What I’ve found is, regardless of what the script I’m working on is, no matter what product; however fantastical or specific it is, I can and have to find a way to make it true to me in some way. If you can make that thing real and true to you, that’s when your crazy, shiny-object idea actually becomes impactful. If that nugget is in there that’s real to your experiences, other people will relate to it, because there’s a good chance it’ll be real to their experiences, too.

For example, a lot of people have made movies about aliens. Steven Spielberg has made three. They’re all about divorce. They’re very different, one’s a kids’ movie, one’s an action flick, the other kinda a drama; but they all feature that recurring theme. It’s something true to his life, but also really common in life. It's part of why his movies are so beloved.

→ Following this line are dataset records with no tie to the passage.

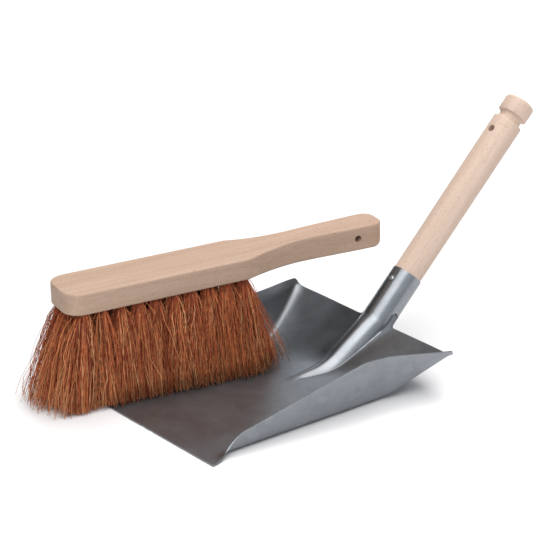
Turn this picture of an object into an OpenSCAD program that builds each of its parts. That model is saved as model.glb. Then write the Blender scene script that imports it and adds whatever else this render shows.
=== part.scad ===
// Dust pan and hand brush set: a pressed one-piece steel pan with a nailed turned handle,
// and a beech hand brush with coco fibre tufts that stands in the pan.
// Frame: +Y runs from the pan's mouth to its handle, +Z is up.
// The origin is the middle of the pan's flat underside.

/* [Pan floor and rear ramp] */
// Length of the flat floor, from the mouth to the start of the rear ramp
pan_l = 172; // [130:1:230]
// Width of the floor between the feet of the side walls
pan_w = 150; // [110:1:220]
// Thickness of the steel sheet
sheet_t = 0.8; // [0.6:0.05:1.2]
// Length of the rear ramp, seen from above
ramp_l = 66.5; // [45:0.5:90]
// Height of the rear rim at the middle
ramp_h = 28; // [18:0.5:40]
// Extra height of the rear rim at its corners
ramp_side_rise = 3; // [0:0.5:6]
// How far the rear corners stand out past the side walls' feet
corner_out = 22; // [10:0.5:35]
// How far the rear corners are swept forward
corner_sweep = 4.6; // [0:0.1:10]

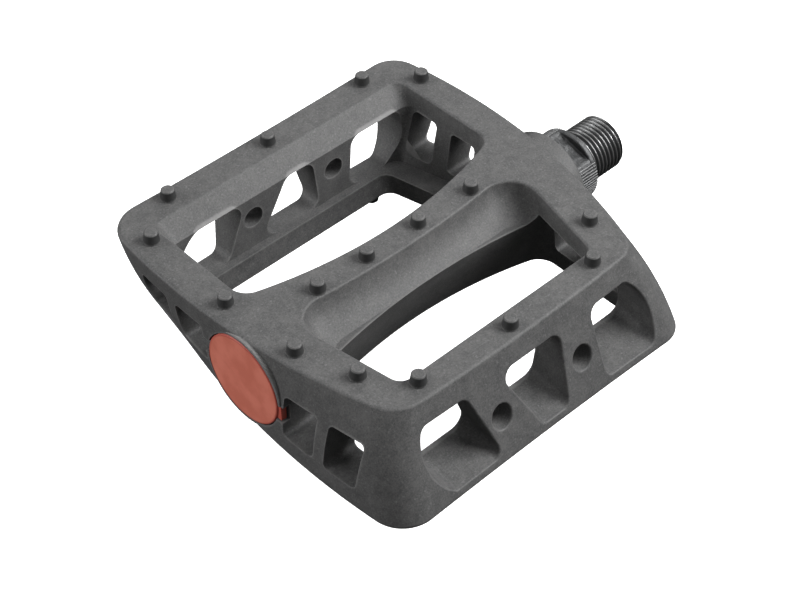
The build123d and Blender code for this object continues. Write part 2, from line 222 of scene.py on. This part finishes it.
def grey(level, warmth=0.0):
    """A near-grey colour. A positive warmth leans to yellow, a negative one to blue."""
    return (level * (1 + warmth), level, level * (1 - warmth), 1)


print("pins stand", round(PIN_TOP_Z - TREAD_Z, 1), "mm above the tread")

# %% [markdown]
# ## Moulded nylon
# The platform is moulded in dark grey nylon with short glass fibre. Its mould was
# spark eroded, so the skin has a fine matt grain. Handling has polished the outward
# edges a little, and they are painted lighter, partly as that wear and partly as a
# painted highlight where light catches their rounding. The flow of the plastic leaves
# soft, cloudy patches.
# Noises of different grain make the skin, and an occlusion test cast into the solid
# finds the outward edges. A painted mask could do that too, but not for every edge of
# a shape this involved.

# %% Nylon
CLOUD_MM, PATCH_MM, GRAIN_MM, FIBRE_MM = 9.0, 2.6, 0.42, 0.55
CLOUD_SHARE, PATCH_SHARE, GRAIN_SHARE = 0.18, 0.28, 0.54
NYLON_DARK, NYLON_LIGHT = grey(0.066, -0.01), grey(0.128, 0.01)
FIBRE_GREY, FIBRE_SHOWS = grey(0.22), 0.34
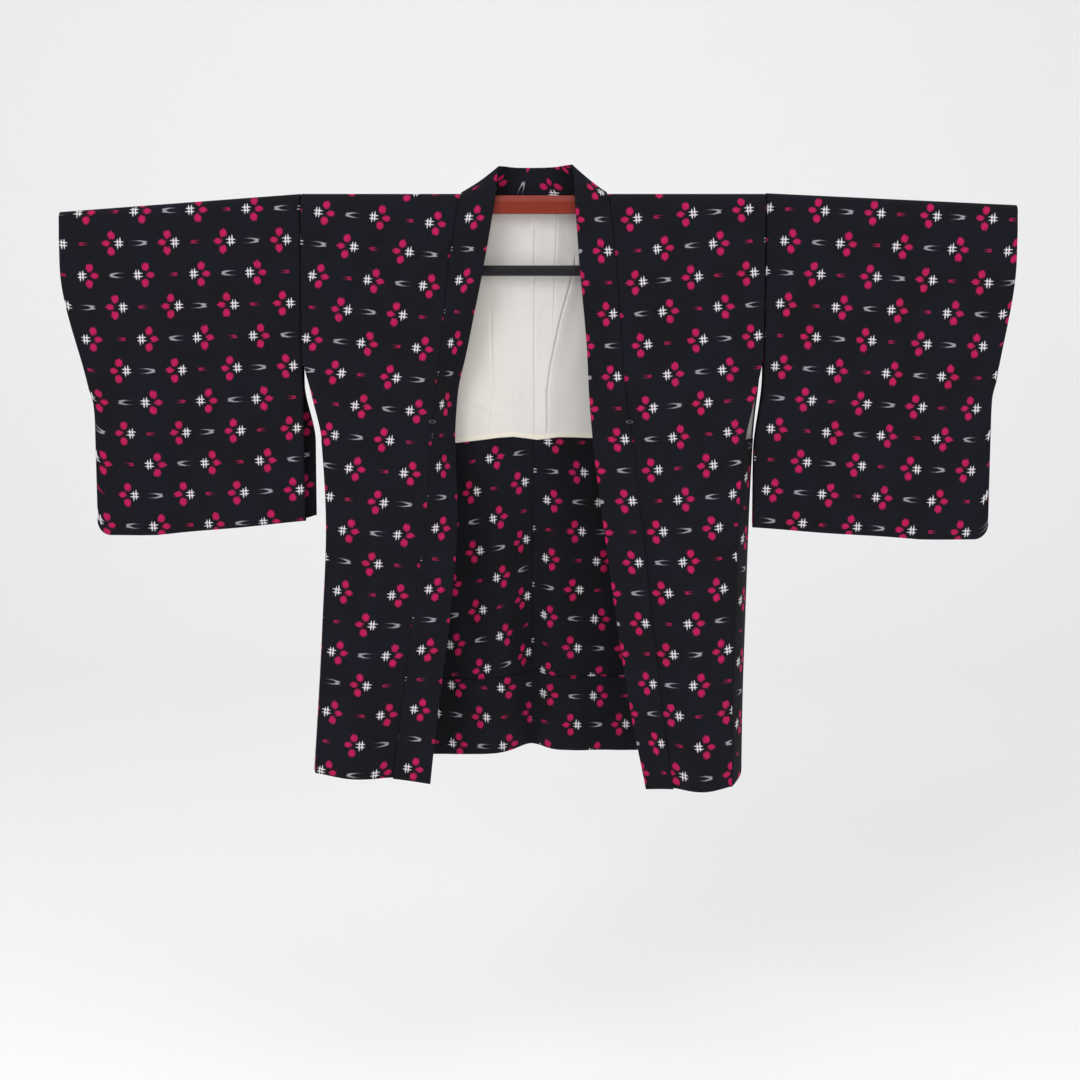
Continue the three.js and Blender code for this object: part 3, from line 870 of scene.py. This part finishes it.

I think about Spike Lee. This is a man who is very angry about politics, racism, and injustice. And he makes movies that are so blatantly about that. But he also loves musicals. And that is very apparent in his work. Honestly, those two things should not go together, you’d never think so. What makes Spike Lee, Spike Lee, is that he’s gonna have a dance sequence in the middle of a three-hour-long Malcolm X biopic. Bless him for that.


Define your “but I love musicals.” It takes time, but that’s the key thing. When you find that, the sky’s the limit. We can try to copy Spike Lee movies, but we’ll never really hit it. Get to the point where only you can make your stuff. Once you get there, people are going to start calling you nonstop.